> Set task: Everything in the listing below from the line containing "over the origin" through the line containing "for node in" should be repeated exactly; leave out every other line.

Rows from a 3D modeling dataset

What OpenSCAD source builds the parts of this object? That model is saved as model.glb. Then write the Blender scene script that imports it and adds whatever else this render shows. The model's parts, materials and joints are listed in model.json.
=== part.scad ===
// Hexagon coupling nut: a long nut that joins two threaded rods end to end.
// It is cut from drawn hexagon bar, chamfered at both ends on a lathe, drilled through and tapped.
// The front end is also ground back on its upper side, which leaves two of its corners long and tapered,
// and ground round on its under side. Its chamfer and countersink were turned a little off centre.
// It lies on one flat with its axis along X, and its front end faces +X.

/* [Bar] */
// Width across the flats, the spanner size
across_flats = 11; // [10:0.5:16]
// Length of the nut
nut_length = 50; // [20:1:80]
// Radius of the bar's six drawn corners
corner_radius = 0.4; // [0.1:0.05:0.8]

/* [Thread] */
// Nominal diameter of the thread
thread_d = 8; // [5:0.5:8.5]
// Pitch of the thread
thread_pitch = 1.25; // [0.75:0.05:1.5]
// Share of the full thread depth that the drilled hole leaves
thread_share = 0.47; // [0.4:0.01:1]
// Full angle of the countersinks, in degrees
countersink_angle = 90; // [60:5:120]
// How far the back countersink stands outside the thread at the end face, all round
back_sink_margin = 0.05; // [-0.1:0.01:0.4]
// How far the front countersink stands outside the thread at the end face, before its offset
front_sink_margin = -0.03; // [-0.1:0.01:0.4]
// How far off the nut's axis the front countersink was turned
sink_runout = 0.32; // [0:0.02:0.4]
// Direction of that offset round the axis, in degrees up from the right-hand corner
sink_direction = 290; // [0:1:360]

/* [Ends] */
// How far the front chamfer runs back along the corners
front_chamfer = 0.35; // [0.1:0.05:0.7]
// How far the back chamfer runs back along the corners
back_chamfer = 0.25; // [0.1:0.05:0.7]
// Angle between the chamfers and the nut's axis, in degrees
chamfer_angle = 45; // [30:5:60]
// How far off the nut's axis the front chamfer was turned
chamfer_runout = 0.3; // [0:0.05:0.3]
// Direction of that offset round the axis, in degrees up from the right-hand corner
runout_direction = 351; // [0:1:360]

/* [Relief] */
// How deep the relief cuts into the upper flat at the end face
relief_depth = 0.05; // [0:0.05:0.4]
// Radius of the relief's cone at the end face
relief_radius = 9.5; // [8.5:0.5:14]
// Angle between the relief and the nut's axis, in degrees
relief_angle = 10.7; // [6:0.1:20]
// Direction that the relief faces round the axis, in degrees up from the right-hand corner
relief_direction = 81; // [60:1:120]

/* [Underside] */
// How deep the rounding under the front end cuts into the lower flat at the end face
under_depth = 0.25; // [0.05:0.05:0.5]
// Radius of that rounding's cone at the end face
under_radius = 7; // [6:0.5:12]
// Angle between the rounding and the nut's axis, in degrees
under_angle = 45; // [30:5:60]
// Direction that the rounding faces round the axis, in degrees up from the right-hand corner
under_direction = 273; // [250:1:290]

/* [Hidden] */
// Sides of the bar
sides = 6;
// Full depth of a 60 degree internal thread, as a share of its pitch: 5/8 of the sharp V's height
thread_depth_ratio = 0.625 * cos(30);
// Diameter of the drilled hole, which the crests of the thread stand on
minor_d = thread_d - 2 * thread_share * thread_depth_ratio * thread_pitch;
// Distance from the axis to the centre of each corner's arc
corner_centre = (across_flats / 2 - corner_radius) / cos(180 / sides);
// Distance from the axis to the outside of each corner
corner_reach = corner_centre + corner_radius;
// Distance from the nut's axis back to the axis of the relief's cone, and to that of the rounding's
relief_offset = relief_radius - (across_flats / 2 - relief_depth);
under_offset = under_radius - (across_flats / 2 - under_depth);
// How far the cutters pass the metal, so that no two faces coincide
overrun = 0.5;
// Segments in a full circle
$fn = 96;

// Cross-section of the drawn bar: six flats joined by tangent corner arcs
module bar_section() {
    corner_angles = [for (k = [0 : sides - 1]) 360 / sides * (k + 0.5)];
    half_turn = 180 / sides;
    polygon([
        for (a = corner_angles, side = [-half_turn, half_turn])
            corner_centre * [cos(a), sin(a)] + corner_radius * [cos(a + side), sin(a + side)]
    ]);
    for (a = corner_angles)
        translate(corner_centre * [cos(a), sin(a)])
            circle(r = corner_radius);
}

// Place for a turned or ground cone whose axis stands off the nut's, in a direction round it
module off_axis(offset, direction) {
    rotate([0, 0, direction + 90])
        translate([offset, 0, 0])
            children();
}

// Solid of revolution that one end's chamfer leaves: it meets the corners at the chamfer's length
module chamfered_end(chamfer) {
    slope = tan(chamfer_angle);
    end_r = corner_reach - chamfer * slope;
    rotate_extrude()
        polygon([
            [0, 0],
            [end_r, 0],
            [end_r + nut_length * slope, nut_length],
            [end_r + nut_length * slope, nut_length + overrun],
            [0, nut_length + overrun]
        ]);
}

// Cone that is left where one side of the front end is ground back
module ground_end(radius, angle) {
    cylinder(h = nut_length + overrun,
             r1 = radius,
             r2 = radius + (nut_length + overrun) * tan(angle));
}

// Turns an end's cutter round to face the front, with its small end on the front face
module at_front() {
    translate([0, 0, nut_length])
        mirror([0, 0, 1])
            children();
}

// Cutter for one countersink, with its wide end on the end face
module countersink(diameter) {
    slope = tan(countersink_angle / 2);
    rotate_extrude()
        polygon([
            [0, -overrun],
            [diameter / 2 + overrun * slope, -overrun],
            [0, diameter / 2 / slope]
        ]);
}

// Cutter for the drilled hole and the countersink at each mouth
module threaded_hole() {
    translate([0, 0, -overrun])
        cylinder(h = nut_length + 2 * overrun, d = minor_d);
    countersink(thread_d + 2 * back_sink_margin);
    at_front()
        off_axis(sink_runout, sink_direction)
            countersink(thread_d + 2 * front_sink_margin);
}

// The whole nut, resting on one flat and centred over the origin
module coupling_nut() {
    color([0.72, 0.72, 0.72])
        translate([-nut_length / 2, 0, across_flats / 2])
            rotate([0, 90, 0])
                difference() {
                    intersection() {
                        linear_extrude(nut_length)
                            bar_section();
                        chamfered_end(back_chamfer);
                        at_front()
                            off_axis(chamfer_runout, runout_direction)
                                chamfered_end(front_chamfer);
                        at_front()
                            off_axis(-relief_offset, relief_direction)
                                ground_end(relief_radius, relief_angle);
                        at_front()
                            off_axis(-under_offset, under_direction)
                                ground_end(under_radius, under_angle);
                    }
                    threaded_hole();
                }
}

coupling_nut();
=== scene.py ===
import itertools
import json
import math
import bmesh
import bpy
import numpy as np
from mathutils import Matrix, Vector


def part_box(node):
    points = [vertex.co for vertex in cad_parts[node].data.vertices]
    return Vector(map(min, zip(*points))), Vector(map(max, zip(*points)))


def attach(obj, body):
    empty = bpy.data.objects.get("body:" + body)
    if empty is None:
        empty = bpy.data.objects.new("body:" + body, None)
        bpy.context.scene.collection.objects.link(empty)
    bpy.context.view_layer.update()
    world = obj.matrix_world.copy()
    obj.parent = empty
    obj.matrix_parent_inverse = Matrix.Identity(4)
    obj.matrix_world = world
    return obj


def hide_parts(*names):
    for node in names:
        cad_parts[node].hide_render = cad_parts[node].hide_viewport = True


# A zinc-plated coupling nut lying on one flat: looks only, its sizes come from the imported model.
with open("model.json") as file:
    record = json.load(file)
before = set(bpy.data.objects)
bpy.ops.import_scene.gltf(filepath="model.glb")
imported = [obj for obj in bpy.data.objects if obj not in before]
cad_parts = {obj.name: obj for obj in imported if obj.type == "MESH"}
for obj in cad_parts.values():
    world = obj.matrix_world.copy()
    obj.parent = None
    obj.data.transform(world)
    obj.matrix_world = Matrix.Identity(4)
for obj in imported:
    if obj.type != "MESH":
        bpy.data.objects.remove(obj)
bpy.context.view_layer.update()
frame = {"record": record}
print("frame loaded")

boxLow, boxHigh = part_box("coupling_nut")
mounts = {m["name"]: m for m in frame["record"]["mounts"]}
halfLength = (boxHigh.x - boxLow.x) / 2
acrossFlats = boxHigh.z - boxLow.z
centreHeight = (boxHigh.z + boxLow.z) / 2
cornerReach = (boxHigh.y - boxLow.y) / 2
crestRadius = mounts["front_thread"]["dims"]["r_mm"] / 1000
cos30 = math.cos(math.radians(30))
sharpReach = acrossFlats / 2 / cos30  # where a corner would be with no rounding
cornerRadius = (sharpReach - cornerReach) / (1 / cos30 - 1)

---

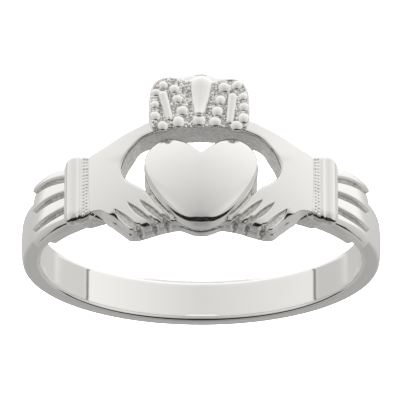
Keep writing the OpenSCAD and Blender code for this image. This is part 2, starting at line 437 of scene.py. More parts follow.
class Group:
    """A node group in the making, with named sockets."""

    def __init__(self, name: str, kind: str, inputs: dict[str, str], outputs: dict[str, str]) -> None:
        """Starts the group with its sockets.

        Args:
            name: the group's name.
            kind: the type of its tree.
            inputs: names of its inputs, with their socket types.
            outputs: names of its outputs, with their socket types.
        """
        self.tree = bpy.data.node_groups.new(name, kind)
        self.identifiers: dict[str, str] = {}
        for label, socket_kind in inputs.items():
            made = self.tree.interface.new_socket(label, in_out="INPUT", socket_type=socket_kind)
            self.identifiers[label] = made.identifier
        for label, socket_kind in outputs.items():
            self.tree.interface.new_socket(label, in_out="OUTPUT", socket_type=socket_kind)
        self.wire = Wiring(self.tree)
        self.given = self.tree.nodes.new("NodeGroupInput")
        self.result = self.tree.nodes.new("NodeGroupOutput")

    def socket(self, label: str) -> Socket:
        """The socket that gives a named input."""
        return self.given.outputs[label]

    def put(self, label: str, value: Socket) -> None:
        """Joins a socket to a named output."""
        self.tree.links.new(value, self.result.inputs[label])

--

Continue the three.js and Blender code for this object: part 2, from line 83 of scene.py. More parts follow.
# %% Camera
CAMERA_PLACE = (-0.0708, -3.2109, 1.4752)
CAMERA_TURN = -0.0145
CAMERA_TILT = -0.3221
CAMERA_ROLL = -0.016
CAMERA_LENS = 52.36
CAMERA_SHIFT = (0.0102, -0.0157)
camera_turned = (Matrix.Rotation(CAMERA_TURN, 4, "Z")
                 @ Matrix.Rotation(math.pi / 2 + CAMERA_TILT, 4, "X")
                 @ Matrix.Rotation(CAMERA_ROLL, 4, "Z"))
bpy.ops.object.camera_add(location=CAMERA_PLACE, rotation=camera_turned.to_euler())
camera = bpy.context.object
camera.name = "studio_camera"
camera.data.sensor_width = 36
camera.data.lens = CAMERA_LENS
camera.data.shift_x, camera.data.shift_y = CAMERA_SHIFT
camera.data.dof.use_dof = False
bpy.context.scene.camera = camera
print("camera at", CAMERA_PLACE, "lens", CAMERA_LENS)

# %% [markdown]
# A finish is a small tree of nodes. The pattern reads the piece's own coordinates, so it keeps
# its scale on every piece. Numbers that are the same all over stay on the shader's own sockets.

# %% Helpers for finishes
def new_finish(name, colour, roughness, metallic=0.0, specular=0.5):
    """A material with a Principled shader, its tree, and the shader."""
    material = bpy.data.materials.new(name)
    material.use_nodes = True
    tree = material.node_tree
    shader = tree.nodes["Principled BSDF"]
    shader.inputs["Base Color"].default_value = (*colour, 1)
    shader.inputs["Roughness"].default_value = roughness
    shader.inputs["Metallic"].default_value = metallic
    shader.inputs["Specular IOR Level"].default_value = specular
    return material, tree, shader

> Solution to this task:
// The whole nut, resting on one flat and centred over the origin
module coupling_nut() {
    color([0.72, 0.72, 0.72])
        translate([-nut_length / 2, 0, across_flats / 2])
            rotate([0, 90, 0])
                difference() {
                    intersection() {
                        linear_extrude(nut_length)
                            bar_section();
                        chamfered_end(back_chamfer);
                        at_front()
                            off_axis(chamfer_runout, runout_direction)
                                chamfered_end(front_chamfer);
                        at_front()
                            off_axis(-relief_offset, relief_direction)
                                ground_end(relief_radius, relief_angle);
                        at_front()
                            off_axis(-under_offset, under_direction)
                                ground_end(under_radius, under_angle);
                    }
                    threaded_hole();
                }
}

coupling_nut();
=== scene.py ===
import itertools
import json
import math
import bmesh
import bpy
import numpy as np
from mathutils import Matrix, Vector


def part_box(node):
    points = [vertex.co for vertex in cad_parts[node].data.vertices]
    return Vector(map(min, zip(*points))), Vector(map(max, zip(*points)))


def attach(obj, body):
    empty = bpy.data.objects.get("body:" + body)
    if empty is None:
        empty = bpy.data.objects.new("body:" + body, None)
        bpy.context.scene.collection.objects.link(empty)
    bpy.context.view_layer.update()
    world = obj.matrix_world.copy()
    obj.parent = empty
    obj.matrix_parent_inverse = Matrix.Identity(4)
    obj.matrix_world = world
    return obj


def hide_parts(*names):
    for node in names:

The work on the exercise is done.